There have been attempts to ascribe permanent Macedonian, and even Yugoslavian, identity to the circle, and the group’s activities have been presented as a link in the „genesis“ of „Macedonian“ literature, language and nation as a whole.
It political acts, on the other hand, have been ascribed to the Yugoslavian Communist Party’s endeavours for changes in the eve of the Second World War, as well as during the War itself. The motives behind the appearance of such writings are political; and their decades-long presence in the history and literary criticism studies has become possible due to the lack of scientifically-based historical research on the issue in Bulgaria.
The present article discusses the appearance and activities of the Macedonian Literary Circle as they were in reality — the fact of provoking an illusion of youth because of a political errand from the communist party, the tremendous exertion during the attempts to realize the illusion, and the brave, honest and worthy farewell to this illusion, which led to an outburst of fervent Bulgarian patriotism.

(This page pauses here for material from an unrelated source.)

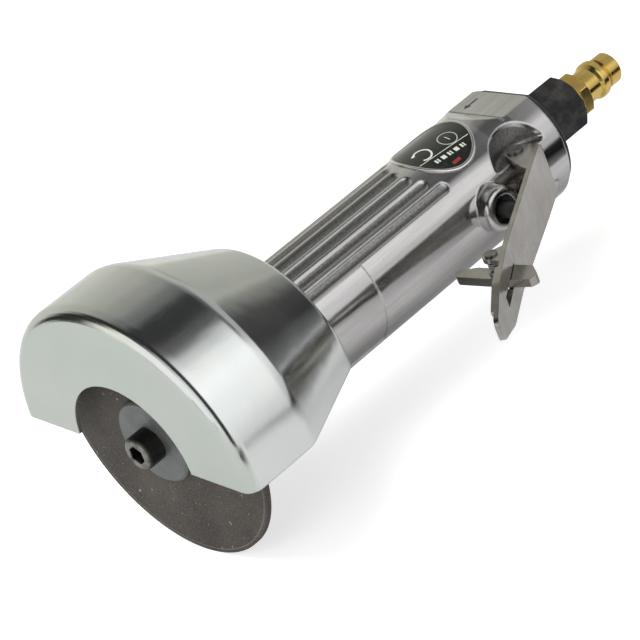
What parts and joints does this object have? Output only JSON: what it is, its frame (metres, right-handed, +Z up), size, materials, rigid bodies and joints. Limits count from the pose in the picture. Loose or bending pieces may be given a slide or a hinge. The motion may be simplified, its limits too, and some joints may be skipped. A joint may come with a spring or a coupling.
{
  "type": "pneumatic cut off tool",
  "caption": "Hand held air driven cut off tool: ribbed metal barrel, half round guard over a thin abrasive disc, sprung throttle lever with safety catch, and a quick coupling nipple.",
  "frame": {"origin": "centre of the disc screw's front face, on the spindle's axis", "axes": "+X along the spindle towards the air inlet, -Y towards the throttle lever, +Z up, 6 degrees from the middle of the guard"},
  "size_m": [0.1996, 0.112, 0.0825],
  "materials": {
    "zinc_plate": "smooth bright zinc plating over pressed steel",
    "polished_aluminium": "polished die casting",
    "nickel_steel": "satin nickel on stamped steel",
    "black_steel": "black oxide, satin",
    "grey_steel": "matte turned steel",
    "bearing_steel": "ground steel",
    "spring_steel": "drawn wire",
    "brass": "turned brass",
    "abrasive": "resin bonded grit",
    "label": "gloss black with a silver rim",
    "black_cast": "black, semi-matte",
    "seal_rubber": "matte",
    "vane_resin": "fibre resin",
    "felt": "pressed felt"
  },
  "bodies": {
    "housing": {"housing": "polished_aluminium", "label_plate": "label", "lock_ring": "black_steel", "dust_seal": "seal_rubber", "front_end_plate": "bearing_steel", "front_bearing_outer": "bearing_steel", "cylinder_liner": "bearing_steel", "cylinder_pin": "bearing_steel", "rear_end_plate": "bearing_steel", "rear_bearing_outer": "bearing_steel", "valve_bushing": "black_steel", "valve_seal": "seal_rubber", "valve_seat": "seal_rubber", "valve_spring": "spring_steel", "valve_plug": "bearing_steel", "inlet_bushing": "black_steel", "inlet_seal": "seal_rubber", "inlet_screen": "brass", "exhaust_deflector": "black_cast", "muffler": "felt", "inlet_nipple": "brass", "nipple_washer": "brass"},
    "spindle": {"rotor": "bearing_steel", "rotor_vanes": "vane_resin", "front_bearing_inner": "bearing_steel", "rear_bearing_inner": "bearing_steel", "inner_flange": "grey_steel", "cutting_disc": "abrasive", "outer_flange": "grey_steel", "disc_screw": "black_steel"},
    "front_balls": {"front_bearing_balls": "bearing_steel"},
    "rear_balls": {"rear_bearing_balls": "bearing_steel"},
    "guard": {"guard": "zinc_plate", "clamp_screw": "black_steel", "clamp_nut": "black_steel"},
    "lever": {"throttle_lever": "nickel_steel", "lever_pin": "nickel_steel", "catch_pin": "nickel_steel"},
    "catch": {"safety_catch": "nickel_steel", "catch_spring": "spring_steel"},
    "stem": {"valve_stem": "black_steel"}
  },
  "joints": [
    {"name": "spindle_spin", "type": "hinge", "parent": "housing", "child": "spindle", "pos_m": [0, 0, 0], "axis": [1, 0, 0], "continuous": true},
    {"name": "front_balls_spin", "type": "hinge", "parent": "housing", "child": "front_balls", "pos_m": [0, 0, 0], "axis": [1, 0, 0], "continuous": true},
    {"name": "rear_balls_spin", "type": "hinge", "parent": "housing", "child": "rear_balls", "pos_m": [0, 0, 0], "axis": [1, 0, 0], "continuous": true},
    {"name": "guard_turn", "type": "hinge", "parent": "housing", "child": "guard", "pos_m": [0, 0, 0], "axis": [1, 0, 0], "continuous": true},
    {"name": "lever_press", "type": "hinge", "parent": "housing", "child": "lever", "pos_m": [0.1413, -0.0162, 0], "axis": [0, 0, -1], "range_deg": [0, 18], "stiffness_Nm_per_rad": 0.3, "springref_deg": -20.05},
    {"name": "catch_swing", "type": "hinge", "parent": "lever", "child": "catch", "pos_m": [0.09575, -0.04718, 0], "axis": [0, 0, -1], "range_deg": [0, 45]},
    {"name": "valve_slide", "type": "slide", "parent": "housing", "child": "stem", "axis": [0, 1, 0], "range_m": [0, 0.00633], "deforming": ["valve_spring"]}
  ],
  "couplings": [
    {"joint": "front_balls_spin", "follows": "spindle_spin", "ratio": 0.392},
    {"joint": "rear_balls_spin", "follows": "spindle_spin", "ratio": 0.374},
    {"joint": "catch_swing", "follows": "lever_press", "ratio": 2.5},
    {"joint": "valve_slide", "follows": "lever_press", "m_per_rad": 0.020139}
  ]
}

The article consists of two parts.
Part One reveals the way in which the Macedonian Literary Circle was formed in order to become a champion of the Bulgarian Communist Party’s policy among the young and educated Macedonian refugees in Bulgaria. It becomes clear that in the process of the circle’s formation the aim was redefined into a task of instilling Macedonian identity by means of literary devices. The circle’s members considered this to be both a task assigned by the party, and an urgent political expediency.
The redefinition was a result of the Comintern influence (with its idea of the formation of a separate Macedonian nation) and the young writers’ political and literary naïveté.
The article proves that the activities of the Macedonian Literary Circle are externally imposed and unrelated to the identity of Bulgarians, including the Macedonian refugees in Bulgaria. That reduced the members of the literary circle to about a dozen. Soon they turned their backs to their initial intentions and proclamations.
The self-deceit that by writing on the subject of Macedonia they would create Macedonian national works (although they were clearly and unquestionably Bulgarian in character to all experts) turned them into literary outsiders. The most penetrating authors realized they had been trapped. They found a way out in their return to a wider interpretation of common Bulgarian issues. An argument evolved which put their ideological doctrine to the test and practically marked the end of their incongruous youth aberration.